Jesus exampled social intelligence in a masterful way with the woman at the well in John Chapter 4. He knew everything about this woman, yet He didn’t immediately expose what He knew. He didn’t even allow Himself to be offended by this woman’s lack of knowledge of who He was. He first expressed empathy by focusing on the hurt and pain in her life. Instead of creating an uncomfortable wall between them, Jesus approached the woman in a way that encouraged her to open up her heart to Him. He understood her first, then He effectively managed His own reactions to her feelings, thoughts, and behaviors. Finally, He responded appropriately to her pain. This was the supreme example of social intelligence.
You may ask, “Why does all of this matter?” Simply put, it matters because it can help you as a leader, father, mother, spouse, or friend. It matters because it allows you to build more productive relationships with those most important to you.
As a leader, you must form relationships and inspire people to become involved in the vision that the Lord has given you. That is the essence of leadership. When you learn to understand other people’s emotions and facial expressions as well as their personal motivations, there’s no doubt that your influence and effectiveness will increase.

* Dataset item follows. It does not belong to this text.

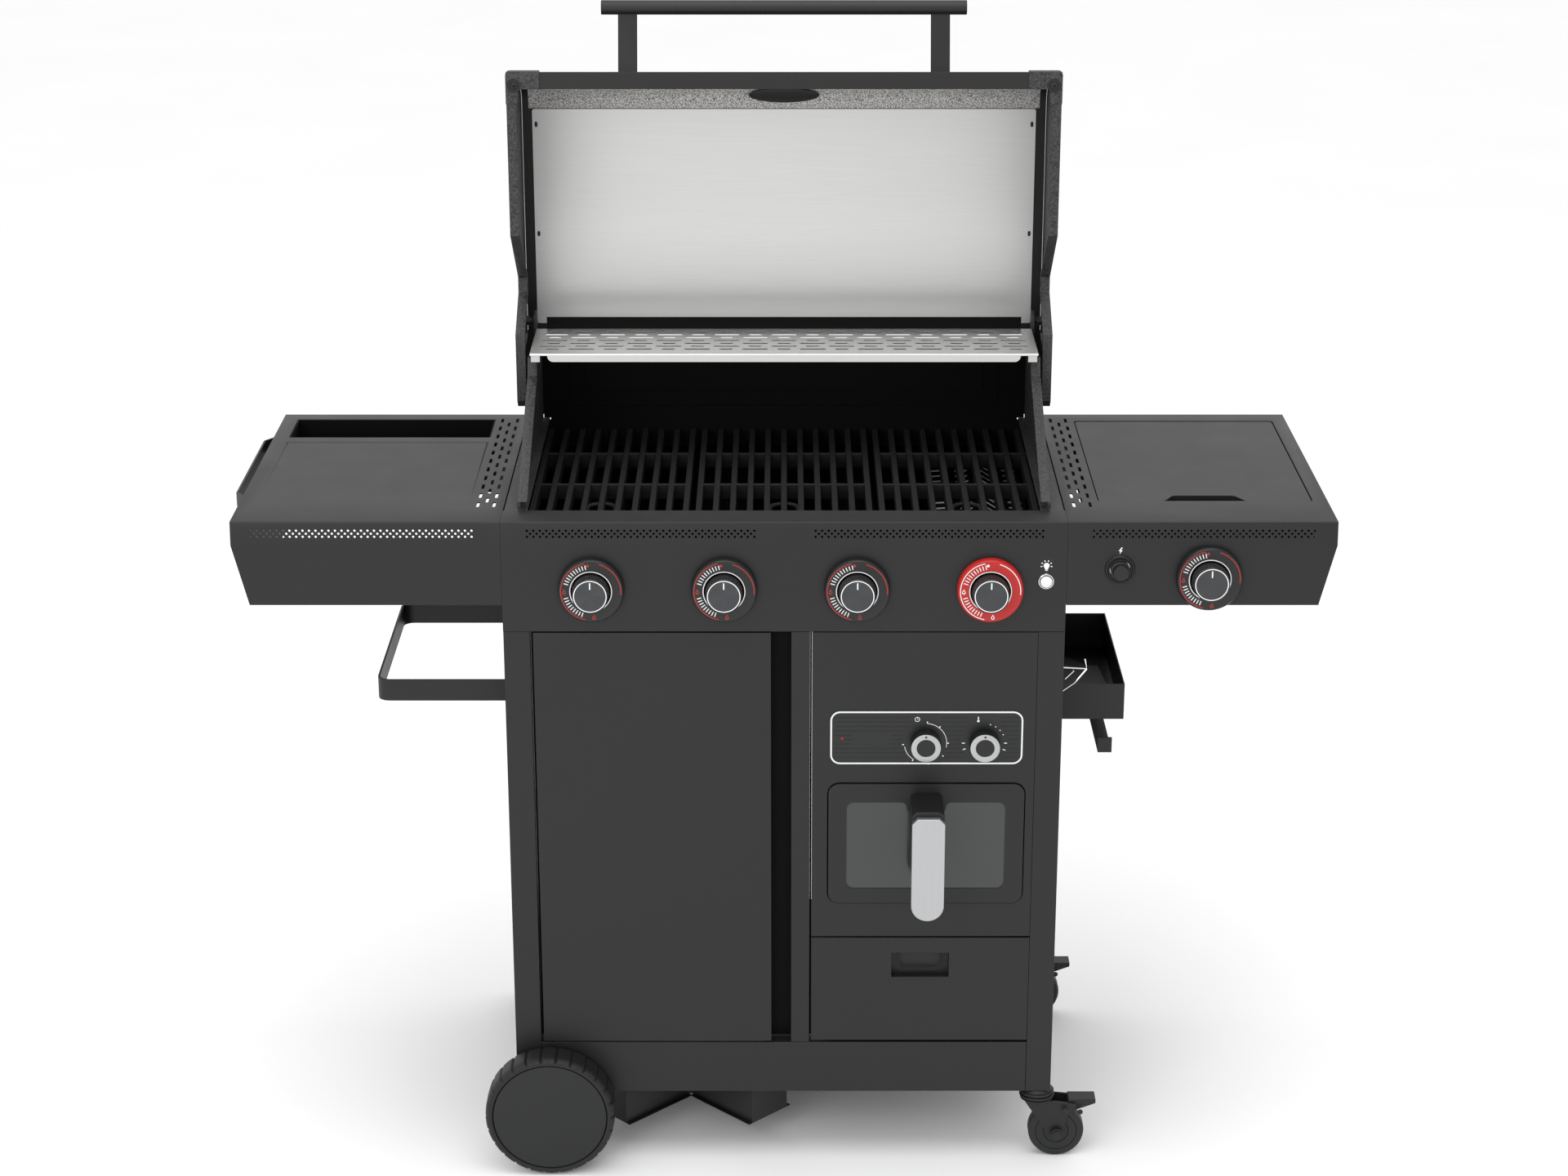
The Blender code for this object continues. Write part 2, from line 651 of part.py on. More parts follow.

When you have increased social intelligence, you have a greater understanding of people; you are able to attune better to their needs. You are more empathetic and discerning and have a much greater ability to motivate people to cooperate with you and others. You can understand a person’s awkwardness in social settings and help them relax. You can provide acceptance, affirmation, and encouragement in ways that are healing and life-giving to relationships. This is the power of social intelligence.
Today, I want to help you understand a few important elements to social intelligence. I believe this will help you gain greater influence with people. One of the first things to learn about social intelligence is understanding what makes people act the way that they do. You must become a student of people. When you’re in conversation, think about what the other person is saying and what they are not saying. Tune into how they are behaving, what emotions they are displaying and why, and what is motivating them to do the things they are doing. Try not to be defensive if they seem abrasive, and instead seek to understand why they are reacting in that way. If they are having a negative reaction, they may not feel accepted by you or they may have a misunderstanding of what is going on. If you don’t become a student of people, it is unlikely you’ll ever know what’s really going on inside of people.
One of the biggest aspects of social intelligence is learning how to effectively listen. Now, you may say, “Ryan, really? I know how to listen to people.” I’m going to argue against that a little and say that most people are not great listeners. A good listener is an active listener.If you think you already know what the person will say before they even fully say it, two things are true: First, there’s a good chance you’re wrong. Secondly, the other person is going to immediately realize you’ve tuned them out. They will more than likely do the same to you. Trust me; it happens. It is the equivalent of slapping someone in the face. That person isn’t going to listen to someone who has accosted them.
When developing your social intelligence, strongly resist the urge to jump to conclusions. Relax, listen, and focus on hearing the person out completely. This will make them feel heard and comfortable and encourage them to hear what you have to say. It is also important that you listen and reflect. Don’t say just, “I understand” in response to someone. Reflection means listening to what the person says to you and repeating it back to them in your own words. When you do this, the other person knows that you truly listened to what they said. There’s no doubt that they know you understand. This practice removes the barriers most people have when they enter conversations. People will feel like you “get” them, and that’s a good feeling for everyone.
Another aspect of social intelligence is knowing how to manage the image that you portray to others. Are you authentic? People can see through a lack of authenticity. What about the way you present yourself physically? Do you look interested in what the person is saying? Does your body language show that the person you’re speaking to matters to you? Do you look bored? What image are you portraying to others? Physically lean into the conversation, and give eye contact. It will make a difference.
It is also important to stay inquisitive in your conversations. Before giving a person advice or a piece of your mind, remain interested and explore the topic that the other person has presented. When you are interested in them, what they’re doing, and what they’re experiencing, they will feel validated and understood. Like the woman at the well, they’ll feel connected and energized by your conversation. I strongly encourage you to remain inquisitive when you’re talking to people.
My final thought on social intelligence is simply to be a student of your social situations. Think back to the tough or important conversations you’ve had earlier in the day while they’re still fresh on your mind, and think of ways that you could have better interacted with those individuals. Learn from your mistakes and improve on your weaknesses.